C'est une magnifique fiction, une poignante descente dans le coeur des frères et des soeurs. Certains vont s'inviter et tenir un rôle qu'ils n'avaient pas prémédité comme Christophe Houdin le frère de Simon. Bertille ne pouvais l'imaginer rentrer dans la gendarmerie pour retrouver la trace de Simon. Pourtant celui qu'elle qualifie " de vraie brute", aura pour Bertille, des mots de grande tendresse, "cette femme si forte et si fragile en même temps, ses parts d'ombres me bouleversent, page 387".

Bertille est une fille qui évolue dans une famille trop rigide pour qu'elle puisse trouver naturellement son équilibre. Son frère est trisomique, elle sera pour lui plus qu'une soeur, une mère avec amour et tendresse, il sera victime d'une noyade. Elle deviendra après ce drame fragile et incapable d'affronter les hommes. Bertille fera avec Nicolas le mauvais choix. Ce mari apprenant que Bertille attend une fille, sera comme un chêne recevant la foudre. Bertille devient une troisième victime, la victime de violences conjugales.


C'est pourtant Bertille qui va sortir Victor de sa torpeur qui va réaliser une enquête sur le terrain à la recherche de la Vérité, pour découvrir quelle est sa réelle responsabilité, pour savoir ce qui s'est passé, pour comprendre pourquoi cet homme semble porter un fardeau immense, une culpabilité insondable après la mort de Simon.

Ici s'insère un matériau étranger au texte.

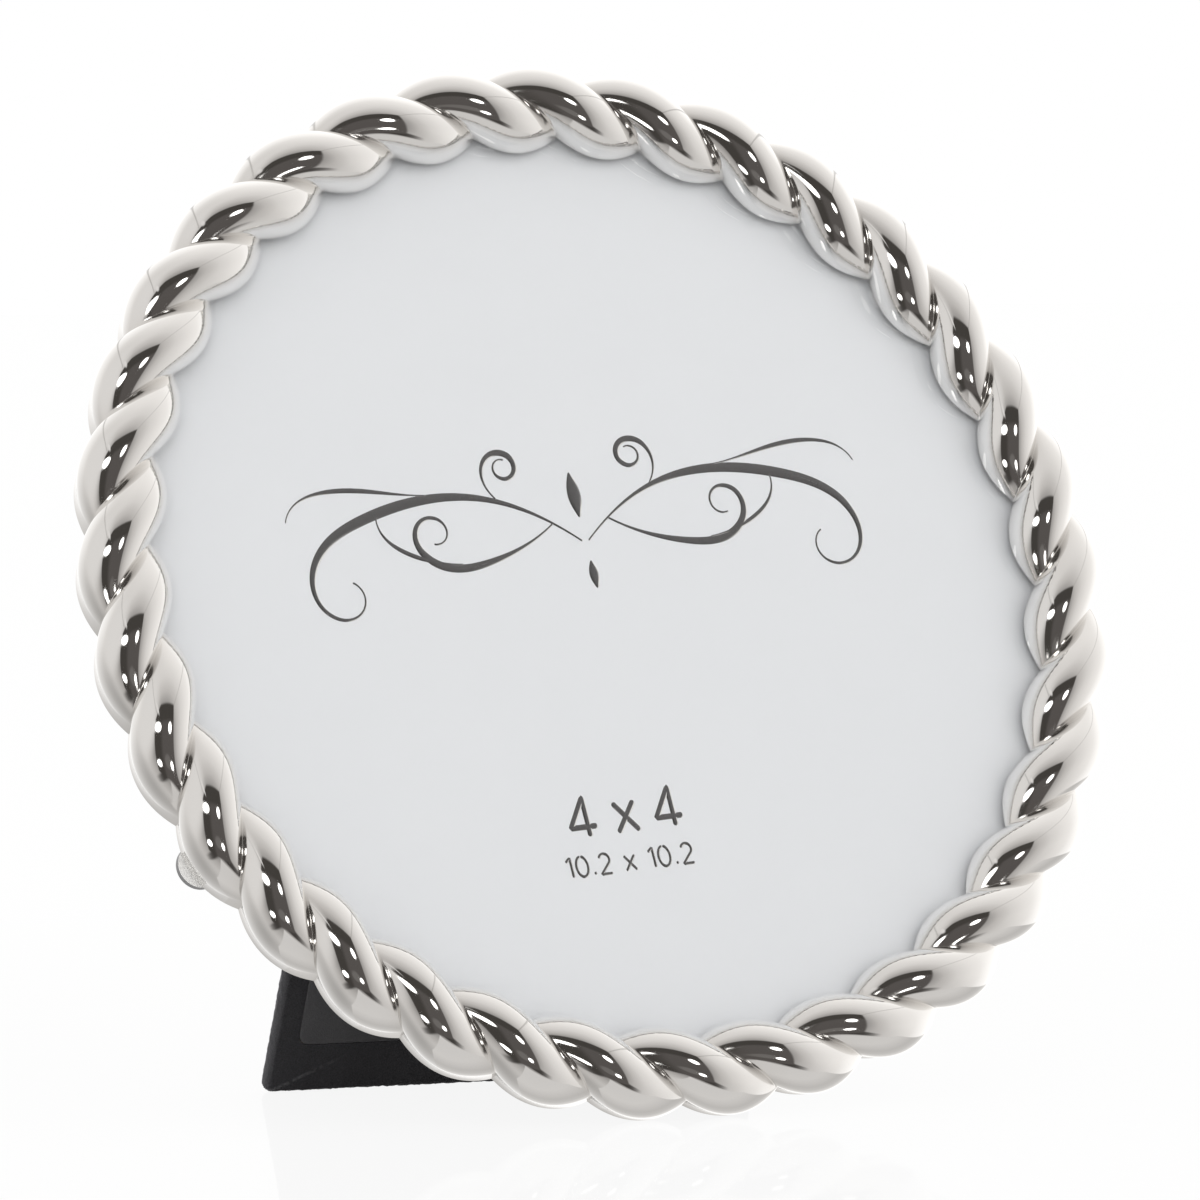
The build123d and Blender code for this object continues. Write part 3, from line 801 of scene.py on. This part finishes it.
shade_place = towards * 0.5 + 0.5
low = upwards.ramp(0.0, -0.8)
walls = tent("ValToRGB", {"stops": tent_shades}, {0: shade_place})
corner = heading.dot(np.array(corner_way) @ [right, up, back]).ramp(0.55, 0.97)
left_wall = sideways.ramp(0.2, -0.7) * towards.ramp(0.45, -0.05)
dim = left_wall * left_wall_dim + low * low_wall_dim + corner * corner_dim
walls = dim.blend(walls, (0, 0, 0, 1))
left_glow = heading.dot(np.array(glow_way) @ [right, up, back]).ramp(0.7, 0.97)
walls = left_glow.blend(walls, (*glow_tone, 1))
seam = abs(upwards - abs(sideways)).ramp(0.022, 0.006)
seam = seam * upwards.ramp(0.05, 0.15) * towards.ramp(0.76, 0.7)
walls = (seam * seam_depth).blend(walls, (*seam_tone, 1))
left_shadow = abs(above - aside * 0.78 + 0.65).ramp(0.28, 0.1)
left_shadow = left_shadow * aside.ramp(-1.7, -0.3) * aside.ramp(0.1, -0.1)
right_shadow = abs(above + aside * 0.65 + 0.5).ramp(0.34, 0.15)
right_shadow = right_shadow * aside.ramp(2.1, 0.7) * aside.ramp(-0.1, 0.1)
walls = ((left_shadow + right_shadow) * towards.ramp(0.1, 0.3)).blend(walls, (*shadow_tone, 1))
on_table = upwards.ramp(-0.02, -0.12)
facing = towards.maths("MAXIMUM", towards, 0.0)
for lean, forward in table_sides:
    on_table = on_table * (upwards + sideways * lean + facing * forward).ramp(table_edge, -table_edge)
walls = on_table.blend(walls, tent("ValToRGB", {"stops": table_shades}, {0: shade_place}))

opening = (above - aside * 1.2).ramp(*opening_corner) * ahead
for side, height in zip(opening_sides, opening_heights):
    opening = opening * aside.ramp(*side) * above.ramp(*height)
middle_seen = aside.ramp(-0.25, 0.0) * above.ramp(0.45, 0.3)
room = middle_seen.blend((*room_dark, 1), (*room_middle, 1))
room = spot(0.2, -0.42, 0.22, 0.16).ramp(1.4, 0.4).blend(room, (*room_low, 1))
mirrored = opening.blend(walls, room)
for streak in glow_streaks:
    mirrored = (spot(*streak).ramp(1.2, 0.3) * ahead).blend(mirrored, (*glow_tone, 1))
lamps = 0.0
for lamp in lamps_seen:
    lamps = lamps + spot(*lamp).ramp(1.2, 0.7)
panorama = tent("Background", None, {0: mirrored, 1: studio_level})
lamp_light = tent("Background", None, {0: (1, 0.99, 0.97, 1), 1: lamps * ahead * lamp_strength})
gloss_view = tent("AddShader", None, {0: panorama, 1: lamp_light})
white_view = tent("Background", None, {0: (1, 1, 1, 1), 1: 1.0})
plain_light = tent("Background", None, {0: (1.0, 0.995, 0.99, 1), 1: plain_level})
camera_ray = tent("LightPath", None, None, 0)
glossy_ray = tent("LightPath", None, None, 3)
unseen = tent("MixShader", None, {0: glossy_ray, 1: plain_light, 2: gloss_view})
light = tent("MixShader", None, {0: camera_ray, 1: unseen, 2: white_view})
output = studio.nodes.new("ShaderNodeOutputWorld")
studio.links.new(light.socket, output.inputs["Surface"])


def softbox(name, place, size, power):
    """A square lamp that points at the frame; metal doesn't mirror it."""
    data = bpy.data.lights.new(name, "AREA")
    data.shape = "SQUARE"
    data.size = size
    data.energy = power
    lamp = bpy.data.objects.new(name, data)
    aim = Vector(face_centre) - Vector(place)
    lamp.matrix_world = Matrix.Translation(place) @ aim.to_track_quat("-Z", "Y").to_matrix().to_4x4()
    lamp.visible_glossy = False
    bpy.context.scene.collection.objects.link(lamp)


softbox("key_light", (-0.5, -1.35, 0.95), 1.2, 7.4)
softbox("fill_light", (0.8, -1.15, 0.7), 1.2, 4.95)

# Picture settings: colours are shown as they are written.
bpy.context.scene.view_settings.view_transform = "Standard"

C'est à Pierre Lemaître que je pense, quand on décompose le cheminement vertigineux des faits qui peu à peu dégage un chemin au creux de la forêt des Vosges, pour déchiffrer ces familles apparemment sans problèmes, dont certaines réveilleront leurs sombres secrets.
L'intrigue se déroule avec tension incroyable, on s'accroche à chaque parcelle de vérité avant de voir les soupçons se diluer et nous narguer.


L'auteur a su nous faire aimer ou plutôt nous faire sentir par une poétique vibrante la nature de cette région souvent isolée, au relief émoussé, au climat désespérément humide et flou comme la brume qui s'accroche à la canopée des forêts vosgiennes

C'est un délice de lecture et de découverte, sur la difficulté d'être un enfant, lorsque les secrets hantent l'imaginaire des petits, et tourmentent les parents . Des secrets de famille  ? On ne peut pas s'en défaire. Si le titre suggère que Victor Kessler n'a pas tout dit, il n'est pas le seul. Si j'en crois Lamartine, "rien n'est vrai, rien est faux tout est songe et mensonge". Bientôt ce seront les douleurs qui seront les seules vérités de Bertille et de Victor.


Victor souligne en préface que la tranquillité est un don du ciel. S'il va réussir à franchir cette douleur, c'est à Bertille qu'il le doit. Et pourtant leurs premières rencontres aurait pu se terminer en désastre ; "les yeux exorbités de l'homme, son visage déjà ridé s'était ratatiné comme si le passage des années avait été filmé en accéléré pour vanter l'urgence d'une crème anti-âge, enfin les jambes avaient lâché".